Posted in Reviews on March 25th, 2010 by JJ Koczan

It’s a well-known fact that when you begin a sentence with “When you think about it…” whatever you say afterwards is immediately lent credence. Someone out there is going to say, “You know, that’s right.” So:

When you think about it, doom and free jazz really aren’t all that different, are they?

That’s the question Sevilla trio Orthodox try to answer as they bridge the gap between the seemingly disparate sonics on their latest full-length, Sentencia (Alone Records). Comprised of a religiously-themed trinity of tracks — “Marcha de la Santa Sangre,” “Ascensión,” and “…Y la Muerte no Tendrá Dominio” — the record also runs a solid 33 minutes, so we see the theme of threes (threme?) works on multiple levels right from the start.

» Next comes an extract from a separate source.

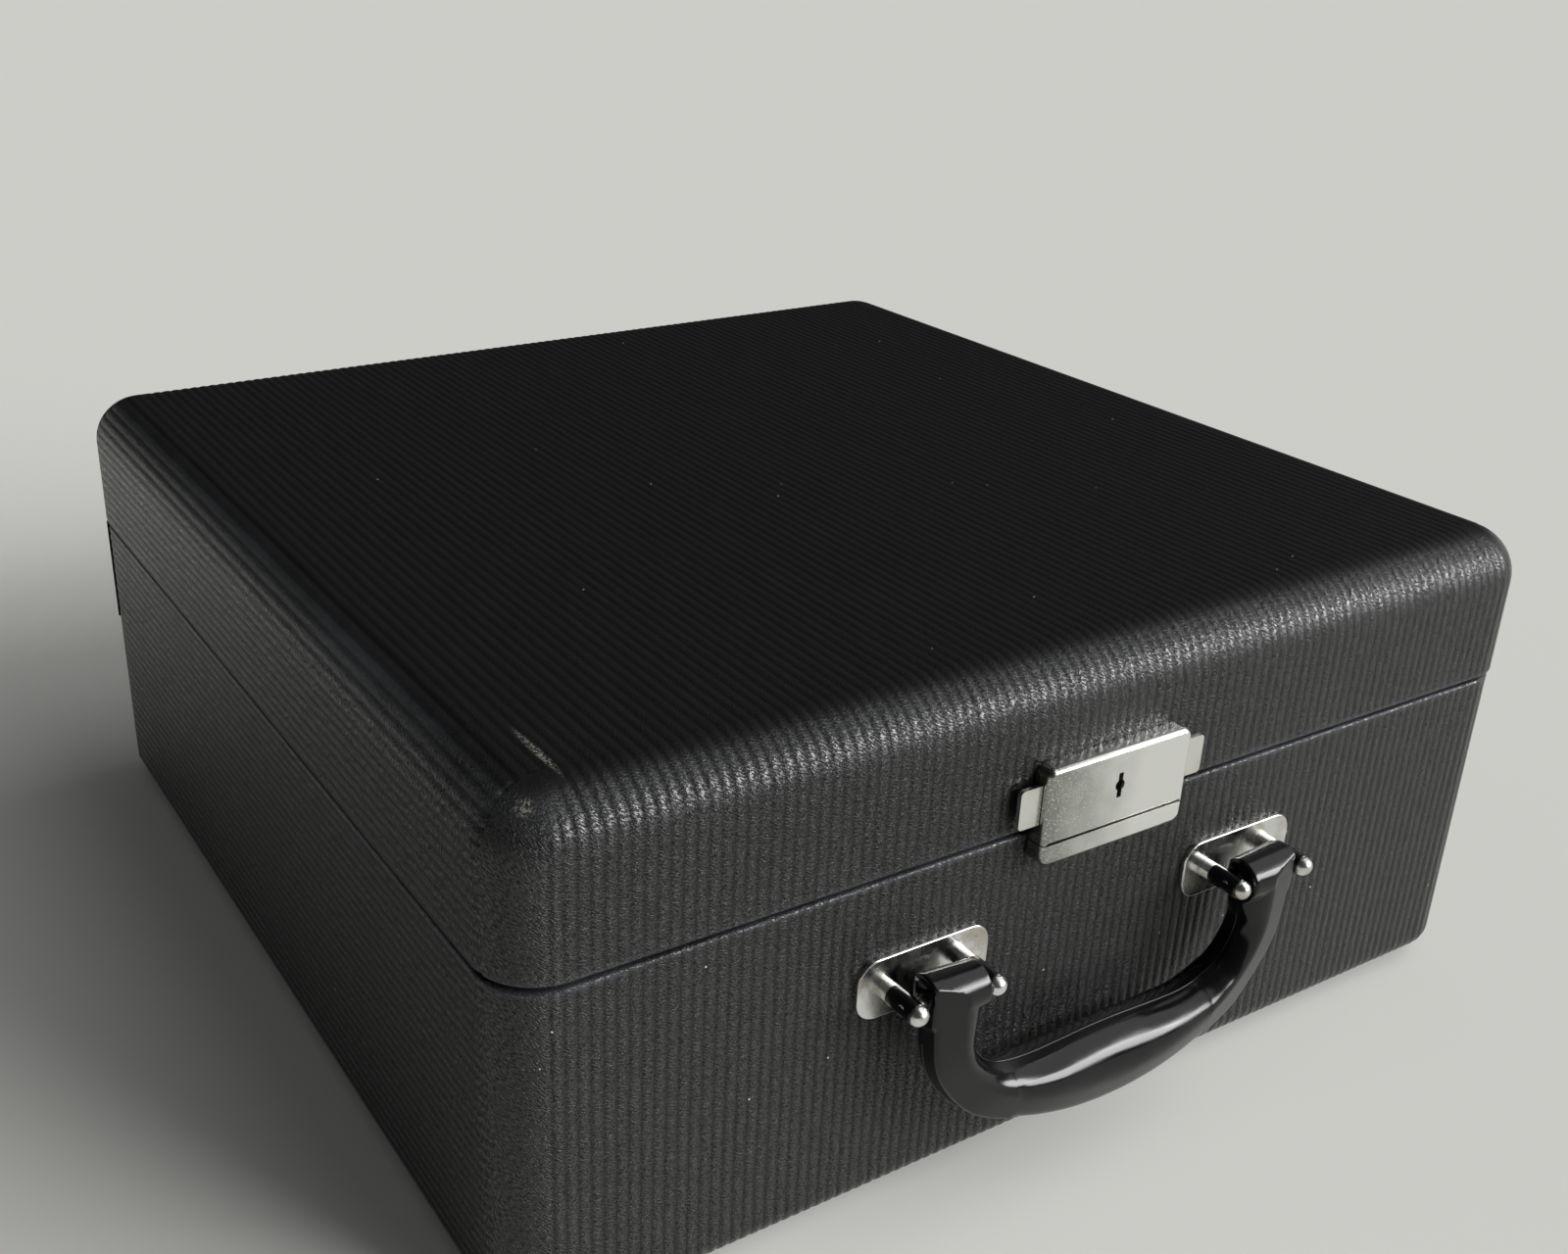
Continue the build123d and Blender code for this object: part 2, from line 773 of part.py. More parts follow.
def lock_box(low_z, high_z, back_y, top_corner, low_corner):
    """Pressed box with rounded front edges and rounded corners at its top or its bottom."""
    half = lock_width / 2
    box = block(-half, half, lock_front_y, back_y, low_z, high_z)
    uprights = box.edges().filter_by(Axis.Y)
    if top_corner:
        box = fillet(uprights.group_by(Axis.Z)[-1], top_corner)
    if low_corner:
        box = fillet(uprights.group_by(Axis.Z)[0], low_corner)
    front = box.faces().sort_by(Axis.Y)[0]
    level = high_z if low_corner else low_z
    rim = [edge for edge in front.edges() if abs(edge.center().Z - level) > lock_edge_radius / 2]
    return fillet(rim, lock_edge_radius)


def lock_hollow(low_z, high_z, back_y):
    """The space inside a pressed box, one sheet thickness in."""
    half = lock_width / 2 - lock_sheet
    return block(-half, half, lock_front_y + lock_sheet, back_y, low_z, high_z)


def lock_cover():
    """Cover of the lock on the lid, with a keyhole, side slots and slots for the hook's prongs."""
    plate, hook_back, hook_front, slide_back, slide_front, cam_back, cam_front = lock_layers()
    low_z = seam_z - lock_drop
    high_z = seam_z + lock_rise
    cover = lock_box(low_z, high_z, lid_front_y, lock_corner_radius, 0)
    cover -= lock_hollow(low_z + lock_sheet, high_z - lock_sheet, lid_front_y)
    cover -= keyhole(lock_front_y, lock_front_y + 2 * lock_sheet)
    slide_low = seam_z + slide_above_seam
    cover -= block(
        -far, far, slide_front - slide_slot_gap, slide_back + slide_slot_gap,
        slide_low - slide_slot_gap, slide_low + slide_height + slide_slot_gap,
    )
    for side in (-1, 1):
        low, high = barbed_span(side)
        cover -= block(
            low - hook_slot_gap, high + hook_slot_gap, hook_front - hook_slot_gap, lid_front_y,
            low_z, low_z + lock_sheet,
        )
    return cover


def lock_back_plate():
    """Plate on the lid behind the cover, with the spring stop and the bearing of the cam."""
    plate, hook_back, hook_front, slide_back, slide_front, cam_back, cam_front = lock_layers()
    half = lock_width / 2 - lock_sheet - lock_plate_gap
    sheet = block(
        -half, half, plate, lid_front_y, lid_rim_z + lock_plate_gap,
        seam_z + lock_rise - lock_sheet - lock_plate_gap,
    )
    stop_low = seam_z + slide_above_seam
    stop = block(
        -spring_stop_half, spring_stop_half, slide_front, plate, stop_low, stop_low + spring_stop_height
    )
    bearing = rod_y(0, plate, lid_front_y, seam_z + keyhole_above_seam, cam_hub_radius + cam_hub_fit)
    holes = [rivet_hole(x, z, plate, lid_front_y) for x, z in lock_rivet_places()]
    return without(sheet + stop, [bearing] + holes)


def lock_rivets():
    """Rivets through the lid's front, flush in the back plate, with heads inside."""
    plate = lock_layers()[0]
    inside = lid_front_y + covering + wall_board + lining
    return [rivet_through(x, z, plate, inside, 1) for x, z in lock_rivet_places()]


def lock_keeper():
    """Pressed box under the cover, on the tray."""
    high_z = seam_z - lock_drop - lock_part_gap
    low_z = high_z - keeper_height
    box = lock_box(low_z, high_z, front_y, 0, keeper_corner_radius)
    hollow = lock_hollow(low_z + lock_sheet, high_z, front_y)
    inset = keeper_corner_radius - lock_sheet
    lower = hollow.edges().filter_by(Axis.Y).group_by(Axis.Z)[0]
    return box - fillet(lower, inset)


def prong_span(side):
    """Low and high end along X of one prong of the hook."""
    near = slide_inner_x + nose_width + catch_gap + barb_length
    reach = near + prong_width
    return (near, reach) if side > 0 else (-reach, -near)


def barbed_span(side):
    """The same with the barb, which points towards the middle."""
    low, high = prong_span(side)
    return (low - barb_length, high) if side > 0 else (low, high + barb_length)


def keeper_hook():
    """Foot on the tray with two upright prongs and their barbs."""
    plate, hook_back, hook_front, slide_back, slide_front, cam_back, cam_front = lock_layers()
    high_z = seam_z - lock_drop - lock_part_gap
    low_z = high_z - keeper_height + lock_sheet + hole_clearance
    reach = prong_span(1)[1]
    hook = block(-reach, reach, hook_front, front_y, low_z, high_z)
    for side in (-1, 1):
        low, high = prong_span(side)
        barb_low, barb_high = barbed_span(side)
        top = seam_z + prong_rise
        hook += block(low, high, hook_front, hook_back, low_z, top)
        hook += block(barb_low, barb_high, hook_front, hook_back, top - barb_height, top)
    holes = [rivet_hole(x, z, hook_front, front_y) for x, z in keeper_rivet_places()]
    return without(hook, holes)


def keeper_rivets():
    """Rivets through the foot of the hook and the front wall, with heads inside the lip."""
    hook_front = lock_layers()[2]
    inside = -inner_y + lip_thickness
    return [rivet_through(x, z, hook_front, inside, 1) for x, z in keeper_rivet_places()]


def lock_slide(side):
    """Sliding plate with a thumb tab outside and a nose that catches the barb."""
    slide_back = lock_layers()[3]
    slide_front = lock_layers()[4]
    hook_back = lock_layers()[1]
    low_z = seam_z + slide_above_seam
    outer = lock_width / 2 + slide_tab_length
    plate = block(slide_inner_x, outer, slide_front, slide_back, low_z, low_z + slide_height)
    tab_corners = plate.edges().filter_by(Axis.Y).group_by(Axis.X)[-1]
    plate = fillet(tab_corners, slide_tab_corner)
    nose_low = low_z + nose_lift
    nose = block(
        slide_inner_x, slide_inner_x + nose_width, slide_back, hook_back, nose_low, nose_low + nose_height
    )
    whole = plate + nose
    return whole if side > 0 else mirror(whole, Plane.YZ)


def slide_spring(side):
    """Flat zigzag spring between the stop and the inner end of one slide."""
    slide_back = lock_layers()[3]
    slide_front = lock_layers()[4]
    start = spring_stop_half + spring_wire / 2
    length = slide_inner_x - spring_wire / 2 - start
    middle_z = seam_z + slide_above_seam + spring_stop_height / 2
    points = []
    for turn in range(spring_runs + 1):
        swing = spring_swing / 2 if turn % 2 else -spring_swing / 2
        points.append((side * (start + length * turn / spring_runs), middle_z + swing))
    strip = trace(Polyline(*points), line_width=spring_wire)
    width = slide_back - slide_front - 2 * hole_clearance
    return extrude(Plane.XZ.offset(-slide_back + hole_clearance) * strip, width)


def key_cam():
    """Turned piece behind the keyhole: a hub in the back plate and a disc with two lobes."""
    plate, hook_back, hook_front, slide_back, slide_front, cam_back, cam_front = lock_layers()
    z = seam_z + keyhole_above_seam
    half = cam_lobe_width / 2
    cam = rod_y(0, cam_front, lid_front_y, z, cam_hub_radius)
    cam += rod_y(0, cam_front, cam_back, z, cam_radius)
    cam += block(-half, half, cam_front, cam_back, z - cam_lobe_reach, z + cam_lobe_reach)
    return cam - keyhole(cam_front, cam_back)


# Hold-downs inside the tray

def hold_hook_places():
    y = -inner_y + lining + hold_hook_from_wall
    return [(side * hold_hook_spread / 2, y) for side in (-1, 1)]


def screw_places():
    """Centre of each screw with the thickness of the sheet under its head."""
    places = []
    for x, y in hold_hook_places():
        for step in (-1, 1):
            places.append((x + step * screw_pitch / 2, y + hold_hook_foot * 0.35, hold_hook_sheet))
    catch_y = inner_y - lining - catch_from_wall
    for step in (-1, 1):
        places.append((step * catch_screw_pitch / 2, catch_y, catch_foot_sheet))
    return places


def screw_holes():
    return [
        rod_z(x, y, floor_z - screw_length, floor_z + screw_length, screw_radius + hole_clearance)
        for x, y, sheet in screw_places()
    ]


def front_hold_hook(x, y):
    """Bent strip on the floor: a foot, an upright and a lip that points back over the machine's rail."""
    half = hold_hook_width / 2
    sheet = hold_hook_sheet
    foot = block(x - half, x + half, y, y + hold_hook_foot, floor_z, floor_z + sheet)
    rise = block(x - half, x + half, y, y + sheet, floor_z, floor_z + hold_hook_rise)
    lip = block(
        x - half, x + half, y, y + hold_hook_lip,
        floor_z + hold_hook_rise - sheet, floor_z + hold_hook_rise,
    )
    bent = foot + rise + lip
    bends = bent.edges().filter_by(Axis.X).group_by(Axis.Y)[0]
    return without(fillet(bends, sheet), screw_holes())


def machine_pads():
    """Rubber pads that the machine's feet stand on."""
    x = inner_x - lining - pad_from_wall_x
    y = inner_y - lining - pad_from_wall_y
    top = floor_z + pad_height
    pads = []
    for side in (-1, 1):
        for end in (-1, 1):
            pad = rod_z(side * x, end * y, floor_z, top, pad_radius)
            pads.append(fillet(pad.edges().group_by(Axis.Z)[-1], pad_height / 6))
    return pads


def screws():
    """Round-headed wood screws of the hooks and the catch."""
    made = []
    for x, y, sheet in screw_places():
        top = floor_z + sheet
        shank = rod_z(x, y, top - screw_length, top, screw_radius)
        made.append(shank + Pos(x, y, top) * dome(screw_head_radius, screw_head_height))
    return made


def catch_place():
    """Axis of the rear catch, and the level where its lever turns."""
    y = inner_y - lining - catch_from_wall
    return y, floor_z + catch_foot_sheet + catch_post_height


def rear_catch_bracket():
    """Foot plate with a round post for the lever."""
    y, top = catch_place()
    half_x = catch_foot_width / 2
    half_y = catch_foot_depth / 2
    foot = block(-half_x, half_x, y - half_y, y + half_y, floor_z, floor_z + catch_foot_sheet)
    foot = fillet(foot.edges().filter_by(Axis.Z), catch_foot_sheet * 2)
    post = rod_z(0, y, floor_z + catch_foot_sheet, top, catch_post_radius)
    bore = rod_z(0, y, top - catch_post_height / 2, top, lever_pin_radius + hinge_pin_fit)
    return without(foot + post, screw_holes() + [bore])


def rear_catch_pivot():
    """Headed pin that holds the lever on the post."""
    y, top = catch_place()
    head_z = top + lever_sheet + 2 * lever_play
    pin = rod_z(0, y, top - catch_post_height / 2, head_z, lever_pin_radius)
    return pin + Pos(0, y, head_z) * dome(lever_head_radius, lever_head_height)


def rear_catch():
    """Lever that turns over the machine's rear rail."""
    y, top = catch_place()
    low = top + lever_play
    half = lever_width / 2
    reach = lever_length - lever_width
    lever = block(-half, half, y - reach, y, low, low + lever_sheet)
    lever += rod_z(0, y, low, low + lever_sheet, half)
    lever += rod_z(0, y - reach, low, low + lever_sheet, half)
    return lever - rod_z(0, y, low, low + lever_sheet, lever_pin_radius + lever_pin_fit)


def main():
    os.makedirs("parts", exist_ok=True)
    for name in ("front", "back", "left", "right", "bottom"):
        save(f"base_{name}_board", base_board(name))
    for name in ("front", "back", "left", "right", "top"):
        save(f"lid_{name}_board", lid_board(name))
    save("base_covering", base_covering())
    save("base_back_band", base_back_band())
    save("base_lining", base_lining())
    save("rim_lips_long", pair(rim_lip_long))
    save("rim_lips_short", pair(rim_lip_short))
    save("lid_covering", lid_covering())
    save("lid_lining", lid_lining())
    save("bottom_glides", bottom_glides())
    save("base_back_glides", back_glides(base_half_y, glide_height + base_back_glide_z))
    save("lid_back_glides", back_glides(lid_half_y, case_top_z - lid_back_glide_drop))
    for side, word in ((-1, "left"), (1, "right")):
        save(f"hinge_leaf_base_{word}", hinge_leaf(side, -1))
        save(f"hinge_leaf_lid_{word}", hinge_leaf(side, 1))
        save(f"hinge_pin_{word}", hinge_pin(side))
        save(f"{word}_slide", lock_slide(side))
        save(f"{word}_slide_spring", slide_spring(side))
    save("base_hinge_rivets", hinge_rivets(-1))
    save("lid_hinge_rivets", hinge_rivets(1))
    save("handle_plates", pair(handle_plate))
    save("handle_backing_plates", pair(backing_plate))
    save("handle_posts", [handle_post(x, z) for x, z in post_places()])
    save("handle_pivot_pins", pair(pivot_pin))
    save("handle", handle())
    save("lock_cover", lock_cover())
    save("lock_back_plate", lock_back_plate())
    save("lock_rivets", lock_rivets())
    save("lock_keeper", lock_keeper())
    save("keeper_hook", keeper_hook())
    save("keeper_rivets", keeper_rivets())
    save("key_cam", key_cam())
    save("front_hold_hooks", [front_hold_hook(x, y) for x, y in hold_hook_places()])
    save("machine_pads", machine_pads())
    save("hold_down_screws", screws())
    save("rear_catch_bracket", rear_catch_bracket())
    save("rear_catch_pivot", rear_catch_pivot())
    save("rear_catch", rear_catch())


main()
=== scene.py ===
import json
import math
from collections import namedtuple
from functools import partial
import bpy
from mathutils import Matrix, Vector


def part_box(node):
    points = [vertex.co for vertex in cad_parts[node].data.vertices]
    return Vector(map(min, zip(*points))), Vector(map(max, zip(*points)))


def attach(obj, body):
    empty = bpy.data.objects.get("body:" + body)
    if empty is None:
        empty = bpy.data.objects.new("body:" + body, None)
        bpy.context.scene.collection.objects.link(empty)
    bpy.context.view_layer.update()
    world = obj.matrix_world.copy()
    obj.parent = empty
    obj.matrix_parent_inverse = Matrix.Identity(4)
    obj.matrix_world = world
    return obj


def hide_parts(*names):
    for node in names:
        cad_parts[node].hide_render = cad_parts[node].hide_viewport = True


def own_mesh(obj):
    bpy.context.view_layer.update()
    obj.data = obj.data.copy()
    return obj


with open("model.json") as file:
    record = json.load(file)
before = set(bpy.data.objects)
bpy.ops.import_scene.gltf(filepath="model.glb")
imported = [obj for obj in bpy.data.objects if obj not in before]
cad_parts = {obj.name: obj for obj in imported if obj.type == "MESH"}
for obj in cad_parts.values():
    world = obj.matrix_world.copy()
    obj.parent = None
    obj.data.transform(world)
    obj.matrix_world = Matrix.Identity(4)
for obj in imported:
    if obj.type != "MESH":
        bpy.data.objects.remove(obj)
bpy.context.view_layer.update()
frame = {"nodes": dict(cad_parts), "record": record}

from types import SimpleNamespace

import bmesh
import bpy
from mathutils import Matrix, Vector

mm = 0.001

# Points closer than this are one point
weld = 0.001 * mm

# The two shells, lid and tray, as the CAD model has them
corner_radius = 15.5 * mm
lid_edge_radius = 15.0 * mm
base_edge_radius = 7.5 * mm
rim_roll = 1.0 * mm
rim_width = 7.5 * mm

# Ribbed coated cloth
rib_pitch = 3.175 * mm
rib_depth = 0.28 * mm
cloth_thickness = 0.7 * mm
flap_lap = 11.0 * mm
fold_gap = 0.2 * mm

# The crown sinks under the flaps near their edges, on the rounded edge and below it
lap_sink = 0.3 * mm
lap_run = 4.0 * mm
lap_from_edge_share = 0.3

# The flaps' ribs fade out on the upright corners, and earlier near the top
corner_ribs = 8.5 * mm
corner_fade = 5.0 * mm
corner_pull = 11.0 * mm
smooth_crest = 0.8

# All ribs fade out round the rim
rim_fade_before = 1.5 * mm
rim_fade_after = 0.5 * mm

# Steps of the cloth's grid
rib_samples = 6
crown_rows = 16
corner_rows = 4
edge_rows = 12
wall_rows = 6
wall_rows_stop = 2.0 * mm
rim_fade_rows = 2
roll_rows = 4

# Rubbed strip along the rounded edges, whose pale tone is also a painted sheen: how strong it is on the
# sides and on the front and back, and the shares of the edge's radius at which it starts and stops
side_edge_wear_and_sheen = 1.0
end_edge_wear_and_sheen = 0.3
strip_starts = 0.2
strip_full = 0.65
strip_fades = 0.75
strip_stops = 1.3
# Where the pale line round the rim, rubbed coat and painted highlight, fades in before and after the rim's
# edge
rim_line_before = 1.2 * mm
rim_line_after = 0.6 * mm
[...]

Of the three songs, “Marcha de la Santa Sangre” might be the most straightforward, as well as being the shortest at 2:41. Both it and “…Y la Muerte no Tendrá Dominio” are essentially frame pieces for the mammoth “Ascensión,” which towers above its companions at 26:28, but “Marcha de la Santa Sangre” has fuzz bass care of Marco Serrato Gallardo (who also handles vocals, but not yet) and Ricardo Jimenez Gómez’s guitar in addition to its trumpet and the funeral marching snare Borja Diaz Vera, and on that level isn’t so far off from the material on either of Orthodox’s last two albums, both of which had a marked jazz influence. What really separates Sentencia from 2006’s Gran Poder and 2007’s Amanecer en Puerta Oscura (both issued in the US via Southern Lord) is the atmosphere of “Ascensión,” which comes to represent that of the album as a whole.